The social cognitive theory states that by observing others’ behaviours one may develop rules to guide one’s subsequent actions. Observational learning is guided by attention to certain models (1), retention processes (2), production processes (i.e. translating symbolic representation into action) (3) and motivational processes (4). The effects of observational learning may be long-lasting.

Transportation refers to absorption into a story such that one loses track of the real world and experiences the unfolding experiences in the story. This minimizes resistance to persuasion because the viewer is less able to counterargue the position.

The extended elaboration likelihood model (E-ELM) states that narrative messages foster greater absorption and identification with characters which suppresses counter-arguing. The enhanced state of engagement is dependent upon the appeal of the storyline, the quality of production and the unobtrusiveness of persuasive subtext.

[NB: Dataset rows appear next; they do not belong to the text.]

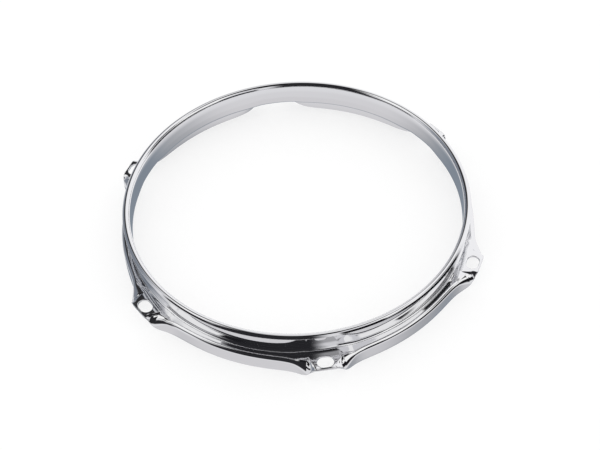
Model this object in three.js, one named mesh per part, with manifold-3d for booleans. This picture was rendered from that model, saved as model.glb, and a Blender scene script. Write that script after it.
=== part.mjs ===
// A triple-flanged drum hoop of the 12 inch class: a strip of steel sheet rolled to a ring, with an
// outward lip, a plain neck, a ledge that bears on the drumhead, a skirt, six pierced ears and a butt weld.
// Millimetres, +Z up. The origin is the hoop's centre, on the plane that the skirt's lower edge stands on.
import * as THREE from 'three';
import { mergeVertices } from 'three/addons/utils/BufferGeometryUtils.js';
import Module from 'manifold-3d';

const wasm = await Module();
wasm.setup();

// Driving dimensions of the whole hoop; heights of flanges are those of the sheet's middle
const earCount = 6;
const sheet = 2;
const neckBore = 306.7;
const hoopHeight = 40;
const ledgeHeight = 15.2;
const ledgeRise = 1.2;
const plateHeight = 15.8;

// How far the lip, the skirt's outer face and an ear's front stand out from the bore
const lipReach = 6.9;
const ledgeReach = 10.55;
const earReach = 23.85;

// Lip: radii of the sheet's middle, how far its edge turns down past level, as a share of a right angle, and
// the length of the flank that slopes down to the free edge
const lipBend = 2.7;
const lipCurl = 1.2;
const lipDroopShare = 0.56;
const lipFlank = 2;

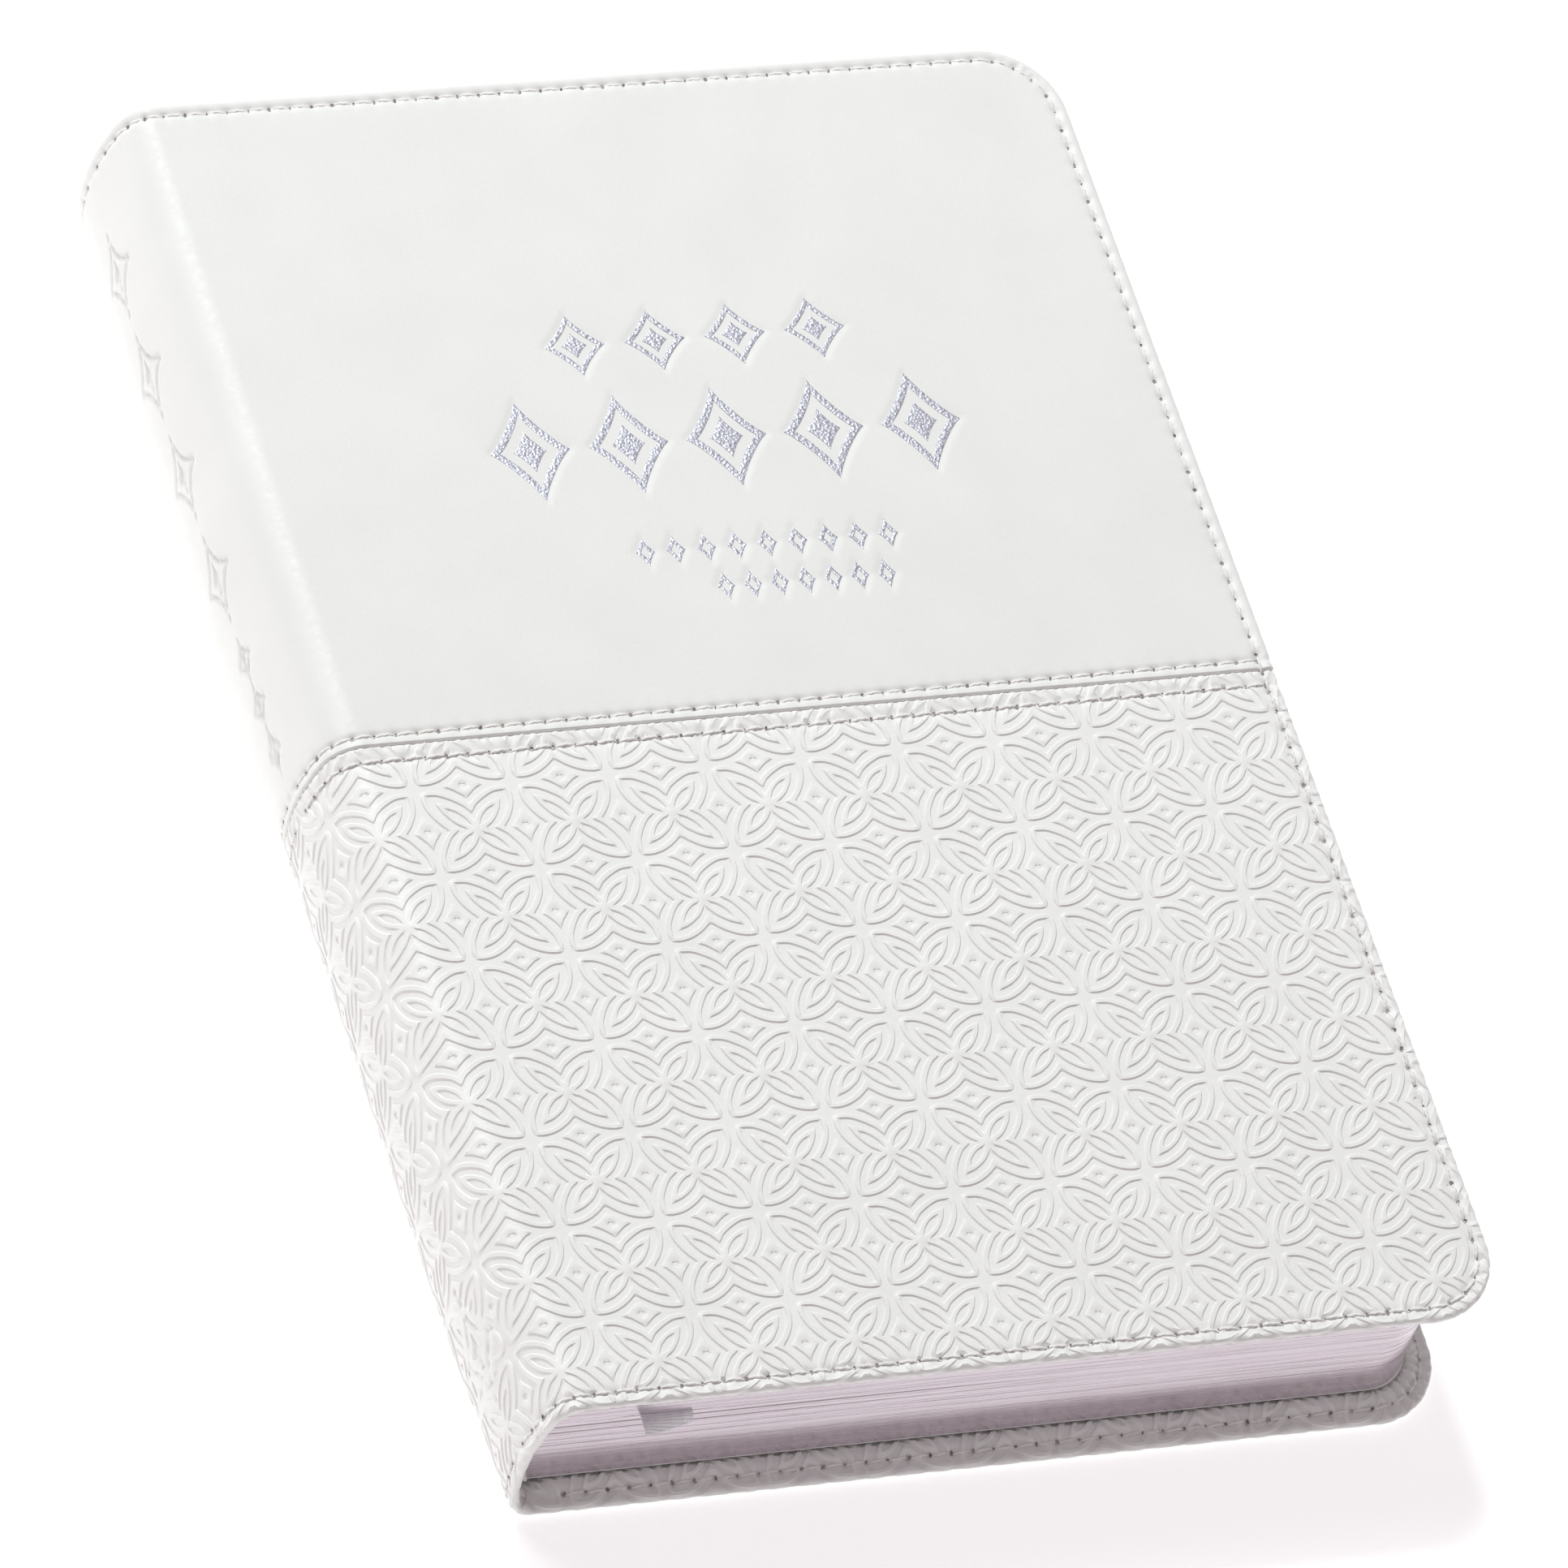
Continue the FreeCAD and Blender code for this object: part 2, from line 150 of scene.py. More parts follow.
def to_edge(u, v):
    """How far inside the cover's edge a point of the sheet is, and the direction out to that edge."""
    across, up = u - (FORE_X - CORNER_R), np.abs(v) - (HALF_H - CORNER_R)
    corner = (across > 0) & (up > 0)
    radius = np.where(corner, np.hypot(across, up), 1.0)
    inset = np.where(corner, CORNER_R - radius, CORNER_R - np.maximum(across, up))
    out_u = np.where(corner, across / radius, across > up)
    out_v = np.where(corner, up / radius, across <= up) * np.sign(v)
    return inset, out_u, out_v


def rolled(inset):
    """How far round the rolled edge a point is, how far past it, and its inset after folding."""
    angle = np.clip((BEAD_R - inset) / BEAD_R, 0, math.pi)
    past = np.maximum(BEAD_R - inset - math.pi * BEAD_R, 0)
    return angle, past, np.where(angle > 0, BEAD_R - BEAD_R * np.sin(angle) + past, inset)


def round_edge(u, v):
    """A point's inset, what rolled says of it, and how far inside the row of stitches it is."""
    inset, _, _ = to_edge(u, v)
    angle, past, folded = rolled(inset)
    return inset, angle, past, folded, np.where(past > 0, folded, inset) - STITCH_INSET


def place(u, v, lift):
    """Points on the folded sheet of the front cover, raised by lift out of the leather."""
    inset, out_u, out_v = to_edge(u, v)
    angle, past, folded = rolled(inset)
    thick = SPINE_LINED + (COVER - SPINE_LINED) * smoothstep(u, SHOULDER_X - 1.5, SHOULDER_X + 4.5)
    depth = BEAD_R * (1 - np.cos(angle)) + (thick - 2 * BEAD_R) * smoothstep(past, 0, 2.6)
    shift = folded - inset
    x, z, nx, nz = section(u - out_u * shift)
    x -= nx * PINCH * smoothstep(np.abs(v), HALF_H - 30, HALF_H)
    up, out = np.cos(angle) * lift, np.sin(angle) * lift
    return stacked(x - nx * depth + nx * up + out * out_u, v - out_v * shift + out * out_v,
                   z - nz * depth + nz * up)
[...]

The entertainment overcoming resistance model (EORM) states that different features of media narrative (e.g. identification) can overcome a range of sources of persuasive resistance.

Product placement refers to the purposeful inclusion of a brand within some entertainment media content. There is visual product placement (1), auditory product placement (2) and plot connected product placement (3). A prominent product placement makes it more likely that people can consciously recall it (e.g. intertwined in the plot is prominent). However, prominent product placement can lead to negative attitudes towards the brand. The least memorable placement (e.g. only visual) influences brand preference most. A prominent placement might activate viewers’ cognitive defences against persuasive messages.

Cognitive accessibility of a brand may improve brand preference and this can be achieved by subtle product placements. Less prominent placements are more likely to influence brand preference because of cognitive priming (1) and accessibility (2).